REQUIRED TASK >>
Start at the line that has "Model this object" and stop at the line that has "from collections import namedtuple". Print those lines and all lines between them exactly, and nothing more.

DATA FOR THIS TASK >>
- - -

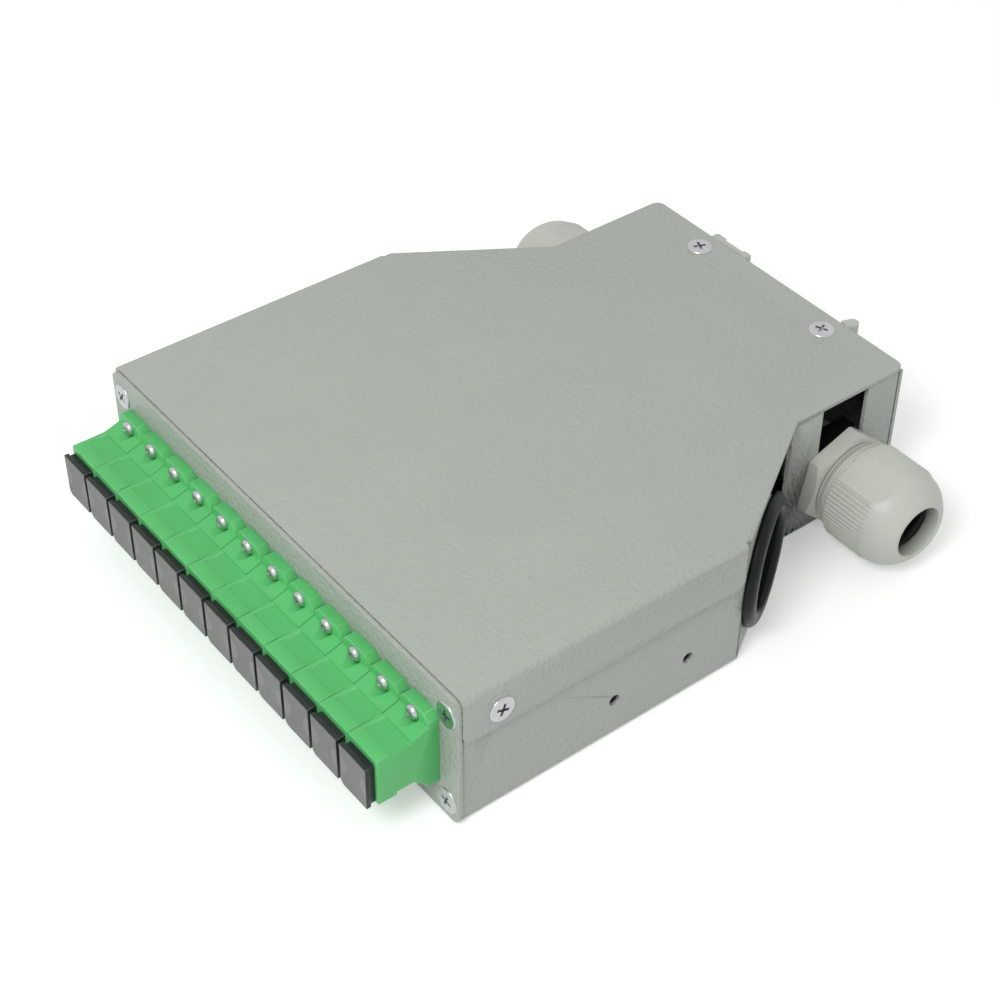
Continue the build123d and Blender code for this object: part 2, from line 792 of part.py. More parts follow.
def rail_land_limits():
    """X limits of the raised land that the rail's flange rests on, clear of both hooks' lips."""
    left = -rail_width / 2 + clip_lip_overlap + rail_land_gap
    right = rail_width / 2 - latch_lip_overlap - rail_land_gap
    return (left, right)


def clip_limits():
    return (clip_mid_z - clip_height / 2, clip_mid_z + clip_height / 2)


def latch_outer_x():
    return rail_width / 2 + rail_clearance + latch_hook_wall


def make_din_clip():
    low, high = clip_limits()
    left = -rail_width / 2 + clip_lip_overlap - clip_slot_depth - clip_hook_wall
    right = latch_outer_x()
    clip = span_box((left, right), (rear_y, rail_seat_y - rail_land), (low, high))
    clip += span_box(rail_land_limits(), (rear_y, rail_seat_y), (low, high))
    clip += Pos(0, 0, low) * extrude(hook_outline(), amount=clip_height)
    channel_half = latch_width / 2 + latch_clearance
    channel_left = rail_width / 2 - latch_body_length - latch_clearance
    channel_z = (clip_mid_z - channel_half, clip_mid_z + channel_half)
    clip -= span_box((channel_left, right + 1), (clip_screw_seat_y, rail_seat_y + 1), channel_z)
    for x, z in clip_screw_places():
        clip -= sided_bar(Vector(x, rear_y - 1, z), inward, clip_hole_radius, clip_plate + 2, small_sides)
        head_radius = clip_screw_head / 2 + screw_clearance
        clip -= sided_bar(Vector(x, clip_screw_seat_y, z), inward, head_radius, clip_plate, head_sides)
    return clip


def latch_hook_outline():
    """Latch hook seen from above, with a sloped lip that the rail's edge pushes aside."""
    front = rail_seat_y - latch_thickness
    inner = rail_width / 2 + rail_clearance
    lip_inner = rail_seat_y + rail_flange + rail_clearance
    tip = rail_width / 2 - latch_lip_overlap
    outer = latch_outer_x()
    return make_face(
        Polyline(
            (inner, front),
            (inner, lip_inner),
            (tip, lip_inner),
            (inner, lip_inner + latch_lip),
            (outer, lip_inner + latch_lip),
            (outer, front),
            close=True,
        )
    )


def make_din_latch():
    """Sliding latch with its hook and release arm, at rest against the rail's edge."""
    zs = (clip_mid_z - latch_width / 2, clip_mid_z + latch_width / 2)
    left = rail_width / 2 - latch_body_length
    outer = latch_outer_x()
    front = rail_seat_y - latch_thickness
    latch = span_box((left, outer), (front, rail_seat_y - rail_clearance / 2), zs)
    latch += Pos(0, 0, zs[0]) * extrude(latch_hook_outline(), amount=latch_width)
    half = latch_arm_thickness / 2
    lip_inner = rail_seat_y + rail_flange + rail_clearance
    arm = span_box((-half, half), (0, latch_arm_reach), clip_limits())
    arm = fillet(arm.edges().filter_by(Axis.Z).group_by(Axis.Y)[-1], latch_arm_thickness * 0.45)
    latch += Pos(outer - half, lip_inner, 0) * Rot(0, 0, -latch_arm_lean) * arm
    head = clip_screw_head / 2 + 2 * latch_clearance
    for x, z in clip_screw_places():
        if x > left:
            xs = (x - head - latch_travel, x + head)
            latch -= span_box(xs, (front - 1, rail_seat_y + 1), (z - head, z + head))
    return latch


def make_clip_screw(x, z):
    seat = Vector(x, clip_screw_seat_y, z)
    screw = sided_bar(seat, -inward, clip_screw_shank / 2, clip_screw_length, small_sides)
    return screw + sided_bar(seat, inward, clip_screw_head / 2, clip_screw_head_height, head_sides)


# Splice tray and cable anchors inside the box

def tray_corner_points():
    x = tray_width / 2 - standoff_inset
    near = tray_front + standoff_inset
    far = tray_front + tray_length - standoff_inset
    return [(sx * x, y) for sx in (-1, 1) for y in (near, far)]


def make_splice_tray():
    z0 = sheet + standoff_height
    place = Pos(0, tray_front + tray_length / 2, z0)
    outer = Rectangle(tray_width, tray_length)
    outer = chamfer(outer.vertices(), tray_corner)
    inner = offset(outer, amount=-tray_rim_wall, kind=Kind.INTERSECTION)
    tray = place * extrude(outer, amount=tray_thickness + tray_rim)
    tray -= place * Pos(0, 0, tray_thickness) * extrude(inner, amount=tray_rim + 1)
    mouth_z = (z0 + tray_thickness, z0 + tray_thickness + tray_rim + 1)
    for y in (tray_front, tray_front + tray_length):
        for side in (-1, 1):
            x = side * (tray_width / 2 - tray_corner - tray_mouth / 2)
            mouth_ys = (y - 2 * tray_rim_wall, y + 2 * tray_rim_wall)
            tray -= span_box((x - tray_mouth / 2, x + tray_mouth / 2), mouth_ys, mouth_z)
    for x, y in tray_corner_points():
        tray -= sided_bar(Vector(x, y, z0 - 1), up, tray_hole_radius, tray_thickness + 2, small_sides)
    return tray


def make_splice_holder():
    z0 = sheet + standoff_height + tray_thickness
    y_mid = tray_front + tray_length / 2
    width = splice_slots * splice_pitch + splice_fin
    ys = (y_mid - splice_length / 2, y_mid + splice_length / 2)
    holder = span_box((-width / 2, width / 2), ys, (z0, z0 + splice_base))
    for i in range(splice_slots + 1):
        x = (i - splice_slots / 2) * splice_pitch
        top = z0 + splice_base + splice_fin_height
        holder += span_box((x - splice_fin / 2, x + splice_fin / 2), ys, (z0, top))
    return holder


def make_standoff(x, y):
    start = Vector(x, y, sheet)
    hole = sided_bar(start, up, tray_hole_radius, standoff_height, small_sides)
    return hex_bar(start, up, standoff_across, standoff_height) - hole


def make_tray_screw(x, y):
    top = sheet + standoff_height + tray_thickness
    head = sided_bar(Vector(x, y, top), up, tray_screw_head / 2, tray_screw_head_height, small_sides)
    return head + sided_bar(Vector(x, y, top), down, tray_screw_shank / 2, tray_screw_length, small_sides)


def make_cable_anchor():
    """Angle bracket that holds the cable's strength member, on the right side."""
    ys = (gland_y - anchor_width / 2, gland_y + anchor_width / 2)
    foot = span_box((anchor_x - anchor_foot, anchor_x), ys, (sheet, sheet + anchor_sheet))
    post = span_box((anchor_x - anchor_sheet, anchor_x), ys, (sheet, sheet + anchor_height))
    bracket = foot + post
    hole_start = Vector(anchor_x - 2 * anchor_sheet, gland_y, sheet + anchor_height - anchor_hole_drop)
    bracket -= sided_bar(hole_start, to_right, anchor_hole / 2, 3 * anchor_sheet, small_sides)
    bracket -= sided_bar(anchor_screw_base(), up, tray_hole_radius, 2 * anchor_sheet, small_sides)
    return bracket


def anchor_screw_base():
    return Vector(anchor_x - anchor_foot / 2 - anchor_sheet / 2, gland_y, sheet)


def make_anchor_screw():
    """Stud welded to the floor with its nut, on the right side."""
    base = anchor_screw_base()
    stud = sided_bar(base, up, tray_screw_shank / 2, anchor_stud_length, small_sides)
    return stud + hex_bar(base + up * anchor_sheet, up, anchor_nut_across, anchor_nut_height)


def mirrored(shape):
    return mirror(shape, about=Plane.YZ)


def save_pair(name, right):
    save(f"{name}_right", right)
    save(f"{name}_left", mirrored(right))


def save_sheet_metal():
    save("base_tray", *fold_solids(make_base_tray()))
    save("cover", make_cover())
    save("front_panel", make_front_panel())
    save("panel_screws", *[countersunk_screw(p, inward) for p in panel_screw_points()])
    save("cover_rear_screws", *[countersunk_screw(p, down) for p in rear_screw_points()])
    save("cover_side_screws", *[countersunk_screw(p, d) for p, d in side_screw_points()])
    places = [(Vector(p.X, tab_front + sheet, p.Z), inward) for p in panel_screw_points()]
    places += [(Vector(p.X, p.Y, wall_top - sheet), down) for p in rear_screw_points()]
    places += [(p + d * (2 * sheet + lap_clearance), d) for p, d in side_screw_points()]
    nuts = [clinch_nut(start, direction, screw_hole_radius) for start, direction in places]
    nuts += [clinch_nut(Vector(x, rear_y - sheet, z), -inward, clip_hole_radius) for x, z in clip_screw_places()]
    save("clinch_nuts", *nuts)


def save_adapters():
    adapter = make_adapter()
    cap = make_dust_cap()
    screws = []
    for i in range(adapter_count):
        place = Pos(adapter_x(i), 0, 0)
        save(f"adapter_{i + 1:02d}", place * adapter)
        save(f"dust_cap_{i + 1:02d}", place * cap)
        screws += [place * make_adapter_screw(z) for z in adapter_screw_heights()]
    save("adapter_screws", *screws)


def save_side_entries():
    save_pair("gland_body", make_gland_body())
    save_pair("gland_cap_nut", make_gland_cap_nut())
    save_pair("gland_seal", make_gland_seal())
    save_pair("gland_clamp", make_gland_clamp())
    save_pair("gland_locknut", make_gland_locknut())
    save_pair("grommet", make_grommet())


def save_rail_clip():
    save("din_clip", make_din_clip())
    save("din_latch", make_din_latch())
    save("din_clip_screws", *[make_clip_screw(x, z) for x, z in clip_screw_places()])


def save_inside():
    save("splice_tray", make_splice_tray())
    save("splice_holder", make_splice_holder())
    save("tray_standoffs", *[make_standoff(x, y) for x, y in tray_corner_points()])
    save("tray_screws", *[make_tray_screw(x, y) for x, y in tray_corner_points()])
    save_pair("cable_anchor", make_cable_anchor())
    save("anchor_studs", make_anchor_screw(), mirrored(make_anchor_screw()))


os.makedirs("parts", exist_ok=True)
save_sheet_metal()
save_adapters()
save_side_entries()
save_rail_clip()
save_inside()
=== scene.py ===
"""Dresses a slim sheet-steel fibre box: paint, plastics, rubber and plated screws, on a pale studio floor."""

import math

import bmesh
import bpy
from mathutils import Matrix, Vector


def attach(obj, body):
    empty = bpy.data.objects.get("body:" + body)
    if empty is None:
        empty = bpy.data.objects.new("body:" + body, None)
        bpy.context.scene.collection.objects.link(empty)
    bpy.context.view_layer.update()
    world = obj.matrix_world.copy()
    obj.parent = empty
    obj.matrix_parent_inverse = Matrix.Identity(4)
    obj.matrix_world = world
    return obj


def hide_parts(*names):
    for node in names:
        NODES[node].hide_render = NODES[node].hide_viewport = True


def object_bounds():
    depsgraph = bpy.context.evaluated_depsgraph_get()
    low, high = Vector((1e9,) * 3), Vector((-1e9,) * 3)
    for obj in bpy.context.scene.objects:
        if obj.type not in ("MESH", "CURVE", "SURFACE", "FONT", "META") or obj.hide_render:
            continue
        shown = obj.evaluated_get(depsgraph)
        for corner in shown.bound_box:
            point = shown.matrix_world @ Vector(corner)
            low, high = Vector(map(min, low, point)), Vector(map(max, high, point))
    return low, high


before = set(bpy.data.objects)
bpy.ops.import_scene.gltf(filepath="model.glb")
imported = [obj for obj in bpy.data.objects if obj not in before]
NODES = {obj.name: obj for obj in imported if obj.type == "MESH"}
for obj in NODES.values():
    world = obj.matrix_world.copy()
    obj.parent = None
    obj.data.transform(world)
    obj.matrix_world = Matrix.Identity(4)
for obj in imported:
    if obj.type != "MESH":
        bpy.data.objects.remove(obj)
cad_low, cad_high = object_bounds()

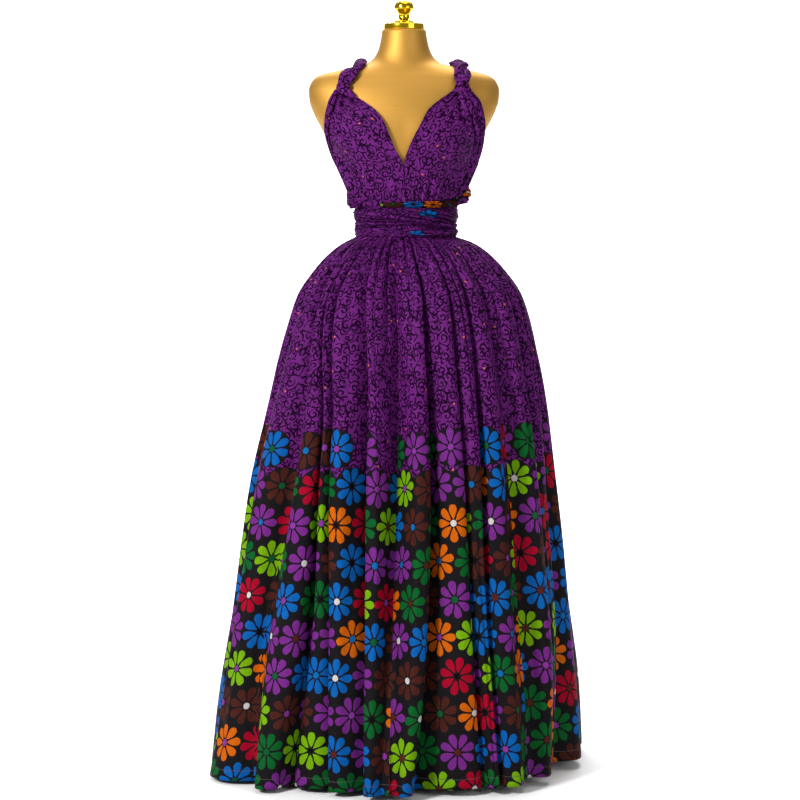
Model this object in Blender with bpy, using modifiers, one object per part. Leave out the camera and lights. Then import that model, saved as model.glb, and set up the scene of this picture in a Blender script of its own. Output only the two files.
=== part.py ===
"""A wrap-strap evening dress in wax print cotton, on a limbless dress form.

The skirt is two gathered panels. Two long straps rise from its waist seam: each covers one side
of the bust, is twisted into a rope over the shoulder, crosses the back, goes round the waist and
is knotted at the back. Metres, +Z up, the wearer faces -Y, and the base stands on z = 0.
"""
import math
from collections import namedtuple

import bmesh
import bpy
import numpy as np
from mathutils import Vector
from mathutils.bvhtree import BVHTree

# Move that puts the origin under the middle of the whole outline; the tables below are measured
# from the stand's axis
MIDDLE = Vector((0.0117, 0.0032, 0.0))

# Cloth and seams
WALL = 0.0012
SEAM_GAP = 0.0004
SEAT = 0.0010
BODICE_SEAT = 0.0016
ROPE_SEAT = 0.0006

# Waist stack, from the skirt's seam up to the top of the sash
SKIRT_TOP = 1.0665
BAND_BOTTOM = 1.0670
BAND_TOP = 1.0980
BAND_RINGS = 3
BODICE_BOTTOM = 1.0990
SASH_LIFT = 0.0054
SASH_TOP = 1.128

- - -

REPLY TO THE EXERCISE >>
Model this object in Blender with bpy, using modifiers, one object per part. Leave out the camera and lights. Then import that model, saved as model.glb, and set up the scene of this picture in a Blender script of its own. Output only the two files.
=== part.py ===
"""A wrap-strap evening dress in wax print cotton, on a limbless dress form.

The skirt is two gathered panels. Two long straps rise from its waist seam: each covers one side
of the bust, is twisted into a rope over the shoulder, crosses the back, goes round the waist and
is knotted at the back. Metres, +Z up, the wearer faces -Y, and the base stands on z = 0.
"""
import math
from collections import namedtuple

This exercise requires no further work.